Daily Pravo wrote on Wednesday that the report on Zeman’s pardon has shocked the inhabitants of Pacov, south Bohemia, where he was running business and is ill famed among most inhabitants. “I do not think that the president is doing what he is saying,” one of the damaged persons told Pravo.

MfD writes that Mares, 34, started committing frauds when his firm, established in 2006, started declining.

MfD failed to contact the man or find out his residence and details about his illness. The Presidential Office released only his initials.

This has been the first pardon Zeman has granted in office that he assumed in March 2013. He said before the 2013 presidential election he would not declare amnesties and grant pardons with the exception of clearly humanitarian cases.
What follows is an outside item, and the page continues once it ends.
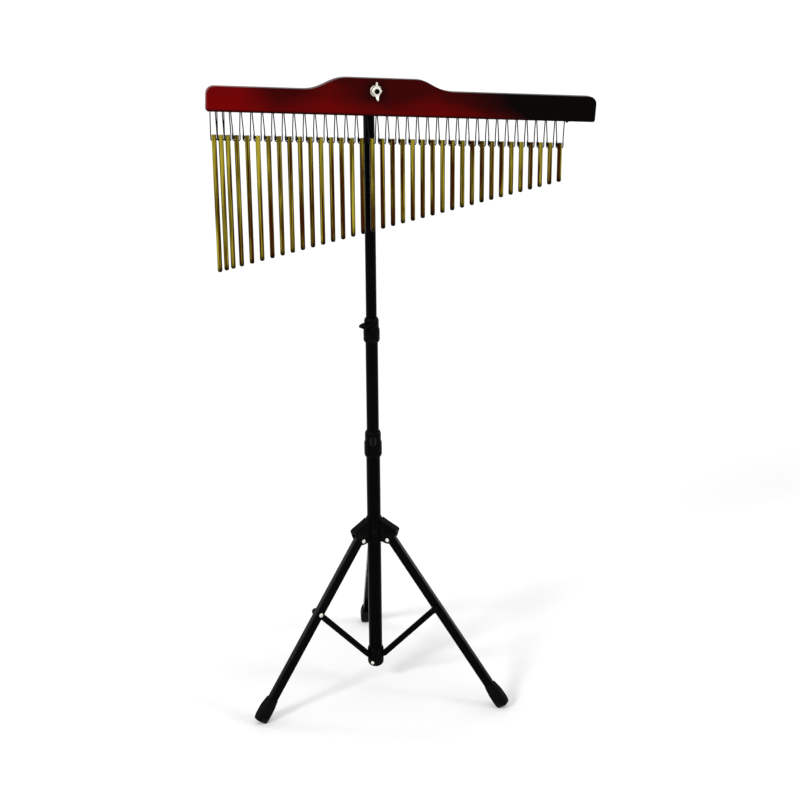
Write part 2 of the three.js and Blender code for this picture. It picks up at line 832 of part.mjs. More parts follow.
function foot() {
  const end = -legLength;
  const mouth = end + footLength;
  const wall = 1.7;
  const rings = [
    footRing(soleDepth, soleWidth, legLine, end),
    footRing(soleDepth + 4, soleWidth + 3, legLine + 0.4, end + 2.5),
    footRing(soleDepth + 6.5, soleWidth + 4.5, legLine + 0.6, end + 9),
    footRing(soleDepth + 6.5, soleWidth + 4.5, legLine + 0.6, end + 27),
    footRing(legDepth + 2 * wall + 2.8, legWidth + 2 * wall + 2.6, legLine + 0.2, mouth - 8),
    footRing(legDepth + 2 * wall, legWidth + 2 * wall, legLine, mouth),
  ];
  const pocketLow = [legLine - legDepth / 2 - fit, -legWidth / 2 - fit, -legEnd - seat];
  const pocketHigh = [legLine + legDepth / 2 + fit, legWidth / 2 + fit, mouth + 1];
  const boot = solid(loft(rings)).subtract(solid(block(pocketLow, pocketHigh)));
  const floor = block([-400, -60, -400], [400, 60, 0]);
  floor.translate(-hubPivotRadius, 0, -hubPivotHeight).rotateY(legLean);
  return geometryOf(boot.subtract(solid(floor)));
}

// Braces: small channels that hook over a lug of the lower hub

function brace() {
  const half = braceDepth / 2;
  const profile = new THREE.Shape();
  profile.moveTo(half, 0);
  profile.lineTo(half, braceLength);
  profile.absarc(0, braceLength, half, 0, 2 * quarter);
  profile.lineTo(-half, 0);
  profile.absarc(0, 0, half, 2 * quarter, 4 * quarter);
  const bar = solid(plate(profile, braceWidth));
  const inside = braceWidth / 2 - braceWall;
  const hollow = block([-half + braceWall, -inside, -braceDepth], [braceDepth, inside, braceLength + braceDepth]);
  const heel = block([-braceDepth, -inside, -braceDepth], [braceDepth, inside, lugRound + 4]);
  const pinHole = pin(pivotPinDiameter / 2 + fit, -braceWidth, braceWidth, 12);
  let body = bar.subtract(solid(hollow)).subtract(solid(heel));
  body = body.subtract(solid(pinHole));
  return geometryOf(body);
}

// Brace hub: a moulded cap on the foot of the lower tube, with a lug and a pin for each brace

function braceHub() {
  const outer = braceHubDiameter / 2;
  const floor = lowerTubeFoot - seat;
  let hub = solid(revolved([
    [0, braceHubBottom],
    [outer - 5, braceHubBottom],
    [outer - 1, braceHubBottom + 4],
    [outer, braceHubBottom + 8],
    [outer, braceHubTop - 4],
    [outer - 1.6, braceHubTop],
    [0, braceHubTop],
  ]));
  const lugShape = new THREE.Shape();
  lugShape.moveTo(lowerTubeDiameter / 2 + fit + 0.6, braceHubPivotHeight - lugRound - 7);
  lugShape.lineTo(braceHubPivotRadius, braceHubPivotHeight - lugRound);
  lugShape.absarc(braceHubPivotRadius, braceHubPivotHeight, lugRound, -quarter, quarter);
  lugShape.lineTo(lowerTubeDiameter / 2 + fit + 0.6, braceHubPivotHeight + lugRound);
  const lug = plate(lugShape, lugThickness, 6);
  const relief = block(
    [braceHubPivotRadius - braceDepth / 2 - 0.9, -braceWidth / 2 - 0.5, braceHubPivotHeight - braceDepth],
    [braceHubPivotRadius + braceDepth, braceWidth / 2 + 0.5, braceHubTop + 1],
  );
  for (const azimuth of legAzimuths) {
    hub = hub.subtract(solid(turned(relief, azimuth)));
  }
  hub = hub.subtract(solid(rod(lowerTubeDiameter / 2 + fit, floor, braceHubTop + 1)));
  for (const azimuth of legAzimuths) {
    hub = hub.add(solid(turned(lug, azimuth)));
    for (const part of braceRivet(azimuth)) {
      hub = hub.add(solid(part));
    }
  }
  return geometryOf(hub);
}

function braceRivet(azimuth) {
  const side = braceWidth / 2 + seat;
  const head = revolved([
    [0, side],
    [rivetHeadDiameter / 2 - 0.6, side],
    [rivetHeadDiameter / 2 - 0.6, side + 0.6],
    [rivetHeadDiameter / 4, side + 1.2],
    [0, side + 1.2],
  ], 12);
  const heads = [head.clone().rotateX(quarter), head.rotateX(-quarter)];
  const shank = pin(pivotPinDiameter / 2, -side - 0.4, side + 0.4, 12);
  const place = (part) => part.translate(braceHubPivotRadius, 0, braceHubPivotHeight);
  return [...heads, shank].map((part) => turned(place(part), azimuth));
}

piece('brace_hub', braceHub(), finish.blackPlastic);

const legGeometry = leg();
const footGeometry = foot();
const braceGeometry = brace();

legAzimuths.forEach((azimuth, number) => {
  const plane = new THREE.Group();
  plane.rotation.z = radians(azimuth);
  model.add(plane);
  const legFrame = new THREE.Group();
  legFrame.position.set(hubPivotRadius, 0, hubPivotHeight);
  legFrame.rotation.y = -legLean;
  plane.add(legFrame);
  piece(`leg_${number + 1}`, legGeometry, finish.blackTube, legFrame);
  piece(`foot_${number + 1}`, footGeometry, finish.rubber, legFrame);
  const braceFrame = new THREE.Group();
  braceFrame.position.set(braceHubPivotRadius, 0, braceHubPivotHeight);
  braceFrame.rotation.y = braceLean;
  plane.add(braceFrame);
  piece(`brace_${number + 1}`, braceGeometry, finish.blackTube, braceFrame);
});

// The origin is the middle of the whole set's footprint, on the floor
const extent = new THREE.Box3().setFromObject(model, true);
const middle = extent.getCenter(new THREE.Vector3());
model.position.set(-middle.x, -middle.y, -extent.min.z);
model.updateMatrixWorld(true);

export default model;
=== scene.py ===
"""Bar chimes that hang from a lacquered wooden bar on a folding tripod stand."""

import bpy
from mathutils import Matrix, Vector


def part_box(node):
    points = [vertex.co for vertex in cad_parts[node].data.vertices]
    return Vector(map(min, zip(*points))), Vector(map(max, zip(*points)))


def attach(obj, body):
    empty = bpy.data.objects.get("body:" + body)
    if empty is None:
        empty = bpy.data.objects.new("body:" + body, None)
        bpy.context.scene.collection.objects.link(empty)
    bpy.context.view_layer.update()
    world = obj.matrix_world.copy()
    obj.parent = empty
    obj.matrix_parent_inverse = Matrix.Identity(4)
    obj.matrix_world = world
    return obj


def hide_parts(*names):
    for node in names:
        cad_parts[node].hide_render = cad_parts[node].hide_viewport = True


bl_info = {
    "name": "Bar chimes on a tripod stand",
    "version": (1, 0, 0),
    "blender": (4, 5, 0),
    "location": "3D View > Sidebar > Bar chimes",
    "description": "Builds a set of bar chimes, its wooden bar and its folding stand",
    "category": "Add Mesh",
}

from math import atan2, copysign, cos, pi, radians, sin, sqrt

import bmesh
import bpy
from bpy.props import FloatProperty, FloatVectorProperty, IntProperty, PointerProperty
from bpy.types import Operator, Panel, PropertyGroup
from mathutils import Matrix, Vector

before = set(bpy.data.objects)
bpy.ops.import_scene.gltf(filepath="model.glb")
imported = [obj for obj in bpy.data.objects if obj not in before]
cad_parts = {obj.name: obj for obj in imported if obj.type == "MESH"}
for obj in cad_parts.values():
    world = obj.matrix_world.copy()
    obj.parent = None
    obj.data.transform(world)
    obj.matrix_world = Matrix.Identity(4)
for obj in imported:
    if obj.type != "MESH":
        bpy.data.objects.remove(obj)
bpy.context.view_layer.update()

# Shapes are worked out in millimetres, with the mast's axis at X = Y = 0 and the floor at Z = 0
MM = 0.001
tube_low, tube_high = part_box("lower_tube")
MAST = Vector(((tube_low.x + tube_high.x) / 2, (tube_low.y + tube_high.y) / 2, 0))


# Sizes and colours that a user would change


def length(name, description, default):
    """A length in metres that is kept to its default in millimetres."""
    return FloatProperty(
        name=name, description=description, default=default * MM, unit="LENGTH", precision=4
    )


def colour(name, description, red, green, blue):
    """A colour as it is seen on a screen, from 0 to 255, kept in the shader's own light values."""
    seen = [value / 255 for value in (red, green, blue)]
    linear = [v / 12.92 if v <= 0.04045 else ((v + 0.055) / 1.055) ** 2.4 for v in seen]
    return FloatVectorProperty(
        name=name, description=description, default=linear, subtype="COLOR", min=0, max=1
    )


class BarSizes(PropertyGroup):
    """Sizes of the wooden bar, measured from the middle of its hump."""

    left: length("Left end", "From the middle of the hump to the left end", 279)
    right: length("Right end", "From the middle of the hump to the right end", 378)
    height: length("Height", "Height of the bar beside the hump", 40)
    thickness: length("Thickness", "Thickness from front to back", 22)
    edge_round: length("Edge rounding", "Rounding of the long edges", 3)
    right_rise: length("Right rise", "How much taller the bar is at the right of the hump", 2.5)
    hump_rise: length("Hump rise", "How far the hump stands above the left part", 20.5)
    hump_left: length("Hump left", "Flat top of the hump, from its middle to the left", 50)
    hump_right: length("Hump right", "Flat top of the hump, from its middle to the right", 66)
    left_shoulder: length("Left shoulder", "Length of the slope at the left of the hump", 73)
    right_shoulder: length("Right shoulder", "Length of the slope at the right of the hump", 66)
    bolt_height: length("Bolt height", "Height of the carrying bolt above the floor", 1110)
    forward: length("Forward", "From the mast's axis to the middle of the bar", 45)
    tilt: FloatProperty(
        name="Tilt",
        description="How far the bar leans down to the right",
        default=radians(3.6),
        subtype="ANGLE",
    )


class ChimeSizes(PropertyGroup):
    """Sizes of the chimes and of the cord that carries them."""

    count: IntProperty(name="Chimes", description="Number of chimes", default=36)
    diameter: length("Diameter", "Diameter of every chime", 8)
    longest: length("Longest", "Length of the chime at the left end", 226)
    shortest: length("Shortest", "Length of the chime at the right end", 67)
    drop: length("Drop", "From the underside of the bar to the top of a chime", 37)
    cord: length("Cord", "Diameter of the lacing cord", 1.9)


class StandSizes(PropertyGroup):
    """Sizes of the mast and its tripod."""

    lower_tube: length("Lower tube", "Outside diameter of the lower tube", 25)
    middle_tube: length("Middle tube", "Outside diameter of the middle tube", 22)
    top_tube: length("Top tube", "Outside diameter of the top tube", 19)
    leg_width: length("Leg width", "Width of a leg channel", 12)
    leg_depth: length("Leg depth", "Depth of a leg channel", 16)
    leg_length: length("Leg length", "From the hub pin to the sole", 371.9)
    leg_lean: FloatProperty(
        name="Leg lean",
        description="Angle between a leg and the mast",
        default=radians(36.4),
        subtype="ANGLE",
    )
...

He transferred the power to grant pardons to the Justice Ministry in November 2014.

Clerks from the Justice Ministry, who requested anonymity, say they cannot fully understand the criteria according to which Zeman grants pardons, MfD writes.

“The Justice Ministry is automatically sending the requests for pardon for which there are serious health reasons to the Presidential Office. We do not assess whether it is a theft or a murder (of which the claimant was convicted),” a source from the ministry told the paper.

Zeman’s predecessors in the post of Czech president, Vaclav Havel (1993-2003) and Vaclav Klaus (2003-13), granted almost 1700 pardons in 1993-2013. They either pardoned or changed the sentence or halted the prosecution. Havel also granted 601 pardons during his term as Czechoslovak president (1989-1992).

The last communist president Gustav Husak granted as many as 2018 pardons in 1988 alone, which was one year before the regime collapsed.